STATED GOAL ▸ For each line below that includes the word "slide", make a copy.

PROVIDED MATERIAL ▸
****************************************

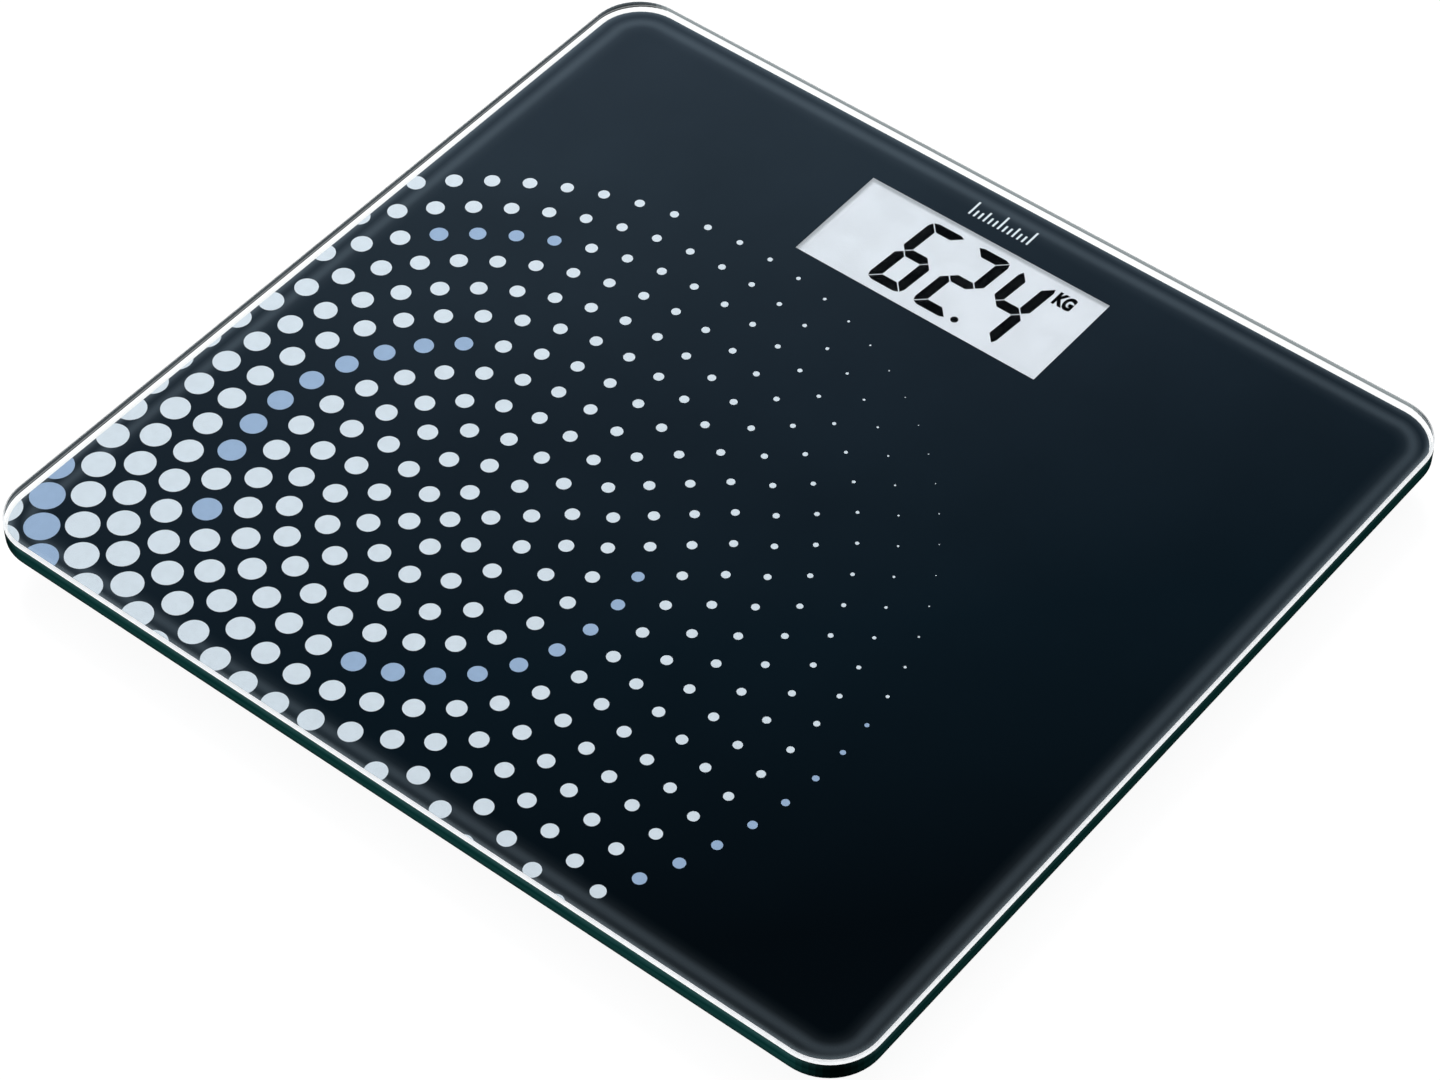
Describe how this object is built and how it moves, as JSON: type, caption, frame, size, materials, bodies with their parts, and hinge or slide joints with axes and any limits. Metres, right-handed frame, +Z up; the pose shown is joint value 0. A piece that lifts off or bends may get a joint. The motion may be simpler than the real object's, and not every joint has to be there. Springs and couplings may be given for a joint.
{
  "type": "digital bathroom scale",
  "caption": "Rounded rectangular glass platform on sprung load-cell feet, with a liquid crystal display under a window in the print, a hinged battery lid and a unit button underneath.",
  "frame": {"origin": "on the floor, under the centre of the glass platform", "axes": "+Z up, +Y from the user's side towards the display, +X to the user's right"},
  "size_m": [0.318, 0.3, 0.023],
  "materials": {
    "platform_glass": "polished, tempered, ground bevels",
    "ink": "screen-printed ink seen through glass",
    "black_plastic": "fine spark-eroded texture",
    "grey_plastic": "satin",
    "foam": "closed-cell adhesive foam",
    "screw_steel": "zinc plated",
    "spring_steel": "nickel plated",
    "battery_steel": "polished can",
    "display_glass": "clear",
    "display_film": "pale grey-blue film",
    "elastomer": "silicone",
    "circuit_board": "green solder mask",
    "epoxy": "cast epoxy",
    "components": "moulded",
    "foot_plastic": "satin",
    "cell_steel": "stamped, nickel plated",
    "gauge_film": "potted in sealant",
    "foot_rubber": "matt",
    "wire_insulation": "PVC, one black, one red, one white per loom"
  },
  "bodies": {
    "platform": {"glass_platform": "platform_glass", "printed_film": "ink", "display_shell": "black_plastic", "back_cover": "black_plastic", "lcd_holder": "black_plastic", "unit_switch": "grey_plastic", "shell_gasket": "foam", "foot_adhesive": "foam", "cover_screws": "screw_steel", "board_screws": "screw_steel", "battery_spring_contact": "spring_steel", "battery_side_contact": "spring_steel", "coin_battery": "battery_steel", "lcd_front_glass": "display_glass", "lcd_rear_glass": "display_glass", "lcd_polariser": "display_film", "lcd_reflector": "display_film", "zebra_strip": "elastomer", "main_board": "circuit_board", "chip_blob": "epoxy", "board_parts": "components", "foot_housing_front_left": "black_plastic", "cable_duct_front_left": "black_plastic", "load_cell_front_left": "cell_steel", "strain_gauge_front_left": "gauge_film", "wire_loom_front_left": "wire_insulation", "foot_housing_front_right": "black_plastic", "cable_duct_front_right": "black_plastic", "load_cell_front_right": "cell_steel", "strain_gauge_front_right": "gauge_film", "wire_loom_front_right": "wire_insulation", "foot_housing_rear_left": "black_plastic", "cable_duct_rear_left": "black_plastic", "load_cell_rear_left": "cell_steel", "strain_gauge_rear_left": "gauge_film", "wire_loom_rear_left": "wire_insulation", "foot_housing_rear_right": "black_plastic", "cable_duct_rear_right": "black_plastic", "load_cell_rear_right": "cell_steel", "strain_gauge_rear_right": "gauge_film", "wire_loom_rear_right": "wire_insulation"},
    "foot_front_left": {"foot_disc_front_left": "foot_plastic", "rubber_pad_front_left": "foot_rubber"},
    "foot_front_right": {"foot_disc_front_right": "foot_plastic", "rubber_pad_front_right": "foot_rubber"},
    "foot_rear_left": {"foot_disc_rear_left": "foot_plastic", "rubber_pad_rear_left": "foot_rubber"},
    "foot_rear_right": {"foot_disc_rear_right": "foot_plastic", "rubber_pad_rear_right": "foot_rubber"},
    "battery_door": {"battery_lid": "black_plastic"},
    "unit_key": {"unit_button": "grey_plastic", "switch_plunger": "grey_plastic"}
  },
  "joints": [
    {"name": "foot_travel_front_left", "type": "slide", "parent": "platform", "child": "foot_front_left", "axis": [0, 0, 1], "range_m": [0, 0.0005], "stiffness_N_per_m": 4000, "springref_m": -0.002, "deforming": ["load_cell_front_left", "strain_gauge_front_left"]},
    {"name": "foot_travel_front_right", "type": "slide", "parent": "platform", "child": "foot_front_right", "axis": [0, 0, 1], "range_m": [0, 0.0005], "stiffness_N_per_m": 4000, "springref_m": -0.002, "deforming": ["load_cell_front_right", "strain_gauge_front_right"]},
    {"name": "foot_travel_rear_left", "type": "slide", "parent": "platform", "child": "foot_rear_left", "axis": [0, 0, 1], "range_m": [0, 0.0005], "stiffness_N_per_m": 4000, "springref_m": -0.002, "deforming": ["load_cell_rear_left", "strain_gauge_rear_left"]},
    {"name": "foot_travel_rear_right", "type": "slide", "parent": "platform", "child": "foot_rear_right", "axis": [0, 0, 1], "range_m": [0, 0.0005], "stiffness_N_per_m": 4000, "springref_m": -0.002, "deforming": ["load_cell_rear_right", "strain_gauge_rear_right"]},
    {"name": "battery_lid_hinge", "type": "hinge", "parent": "platform", "child": "battery_door", "pos_m": [0, 0.0803, 0.0055], "axis": [1, 0, 0], "range_deg": [0, 90]},
    {"name": "unit_button_press", "type": "slide", "parent": "platform", "child": "unit_key", "axis": [0, 0, 1], "range_m": [0, 0.0004], "stiffness_N_per_m": 400, "springref_m": -0.001}
  ]
}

****************************************

CORRECT OUTPUT ▸
Describe how this object is built and how it moves, as JSON: type, caption, frame, size, materials, bodies with their parts, and hinge or slide joints with axes and any limits. Metres, right-handed frame, +Z up; the pose shown is joint value 0. A piece that lifts off or bends may get a joint. The motion may be simpler than the real object's, and not every joint has to be there. Springs and couplings may be given for a joint.
    {"name": "foot_travel_front_left", "type": "slide", "parent": "platform", "child": "foot_front_left", "axis": [0, 0, 1], "range_m": [0, 0.0005], "stiffness_N_per_m": 4000, "springref_m": -0.002, "deforming": ["load_cell_front_left", "strain_gauge_front_left"]},
    {"name": "foot_travel_front_right", "type": "slide", "parent": "platform", "child": "foot_front_right", "axis": [0, 0, 1], "range_m": [0, 0.0005], "stiffness_N_per_m": 4000, "springref_m": -0.002, "deforming": ["load_cell_front_right", "strain_gauge_front_right"]},
    {"name": "foot_travel_rear_left", "type": "slide", "parent": "platform", "child": "foot_rear_left", "axis": [0, 0, 1], "range_m": [0, 0.0005], "stiffness_N_per_m": 4000, "springref_m": -0.002, "deforming": ["load_cell_rear_left", "strain_gauge_rear_left"]},
    {"name": "foot_travel_rear_right", "type": "slide", "parent": "platform", "child": "foot_rear_right", "axis": [0, 0, 1], "range_m": [0, 0.0005], "stiffness_N_per_m": 4000, "springref_m": -0.002, "deforming": ["load_cell_rear_right", "strain_gauge_rear_right"]},
    {"name": "unit_button_press", "type": "slide", "parent": "platform", "child": "unit_key", "axis": [0, 0, 1], "range_m": [0, 0.0004], "stiffness_N_per_m": 400, "springref_m": -0.001}